▸ **Set problem**: Write out, word for word, only the data from its first line to the line containing "return [Value(self, output)".

● ● ●

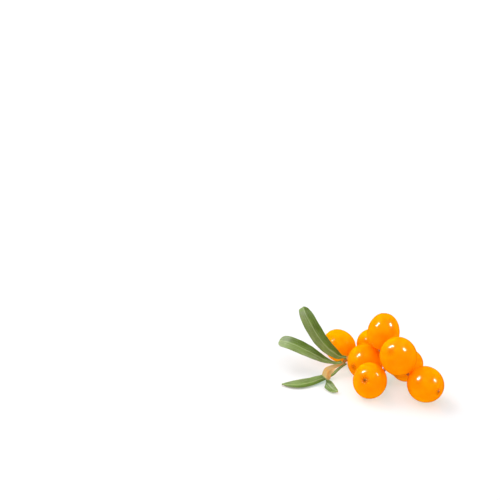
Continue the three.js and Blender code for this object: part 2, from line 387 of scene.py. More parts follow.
class Finish:
    """A material whose nodes are added one call at a time."""

    def __init__(self, name):
        self.material = bpy.data.materials.new(name)
        self.material.use_nodes = True
        self.nodes = self.material.node_tree.nodes
        self.links = self.material.node_tree.links
        self.shader = self.nodes["Principled BSDF"]

    def feed(self, socket, value):
        """Links a value to a socket, or sets it there."""
        if isinstance(value, Value):
            self.links.new(value.socket, socket)
        else:
            socket.default_value = value

    def node(self, kind, settings, inputs, output=0):
        """Adds a node: its settings first, then its sockets by place or by name."""
        made = self.nodes.new(kind)
        for name, value in settings.items():
            setattr(made, name, value)
        named = inputs.items() if isinstance(inputs, dict) else enumerate(inputs)
        for key, value in named:
            self.feed(made.inputs[key], value)
        return Value(self, made.outputs[output])

    def attribute(self, name, output="Fac"):
        """A number, or with output "Vector" a vector, that is stored on the mesh's points."""
        return self.node("ShaderNodeAttribute", {"attribute_name": name}, [], output)

    def split(self, vector):
        """The three numbers of a vector."""
        first = self.node("ShaderNodeSeparateXYZ", {}, [vector])
        return [Value(self, output) for output in first.socket.node.outputs]

    def scaled(self, vector, factors):
        """A vector with each of its numbers times a factor of its own."""
        return self.node("ShaderNodeVectorMath", {"operation": "MULTIPLY"}, [vector, factors])

    def noise(self, vector, scale, detail=3.0, roughness=0.5):
        """Cloudy noise, mostly between 0.3 and 0.7."""
        inputs = {"Vector": vector, "Scale": scale, "Detail": detail, "Roughness": roughness}
        return self.node("ShaderNodeTexNoise", {}, inputs)

    def cells(self, vector, scale):
        """Distance to the middle of the nearest of many scattered dots."""
        return self.node("ShaderNodeTexVoronoi", {}, {"Vector": vector, "Scale": scale})

    def mix(self, share, first, second):
        """A colour between two colours."""
        colours = [colour if isinstance(colour, Value) else (*colour, 1.0) for colour in (first, second)]
        inputs = {MIX_SHARE: share, MIX_FIRST: colours[0], MIX_SECOND: colours[1]}
        return self.node("ShaderNodeMix", {"data_type": "RGBA"}, inputs, MIX_RESULT)

    def bump(self, height, depth):
        """Relief on the surface, where a height of 1 stands depth metres out."""
        inputs = {"Strength": 1.0, "Distance": depth, "Height": height}
        return self.node("ShaderNodeBump", {}, inputs)

    def set(self, **sockets):
        """Feeds the main shader, whose sockets are named with underscores for spaces."""
        for name, value in sockets.items():
            self.feed(self.shader.inputs[name.replace("_", " ")], value)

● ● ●

▸ **Task response**:
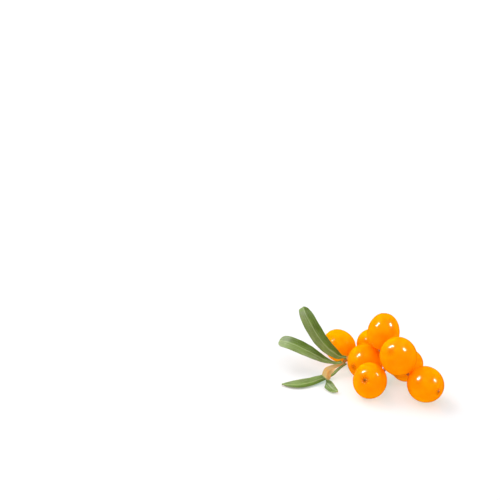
Continue the three.js and Blender code for this object: part 2, from line 387 of scene.py. More parts follow.
class Finish:
    """A material whose nodes are added one call at a time."""

    def __init__(self, name):
        self.material = bpy.data.materials.new(name)
        self.material.use_nodes = True
        self.nodes = self.material.node_tree.nodes
        self.links = self.material.node_tree.links
        self.shader = self.nodes["Principled BSDF"]

    def feed(self, socket, value):
        """Links a value to a socket, or sets it there."""
        if isinstance(value, Value):
            self.links.new(value.socket, socket)
        else:
            socket.default_value = value

    def node(self, kind, settings, inputs, output=0):
        """Adds a node: its settings first, then its sockets by place or by name."""
        made = self.nodes.new(kind)
        for name, value in settings.items():
            setattr(made, name, value)
        named = inputs.items() if isinstance(inputs, dict) else enumerate(inputs)
        for key, value in named:
            self.feed(made.inputs[key], value)
        return Value(self, made.outputs[output])

    def attribute(self, name, output="Fac"):
        """A number, or with output "Vector" a vector, that is stored on the mesh's points."""
        return self.node("ShaderNodeAttribute", {"attribute_name": name}, [], output)

    def split(self, vector):
        """The three numbers of a vector."""
        first = self.node("ShaderNodeSeparateXYZ", {}, [vector])
        return [Value(self, output) for output in first.socket.node.outputs]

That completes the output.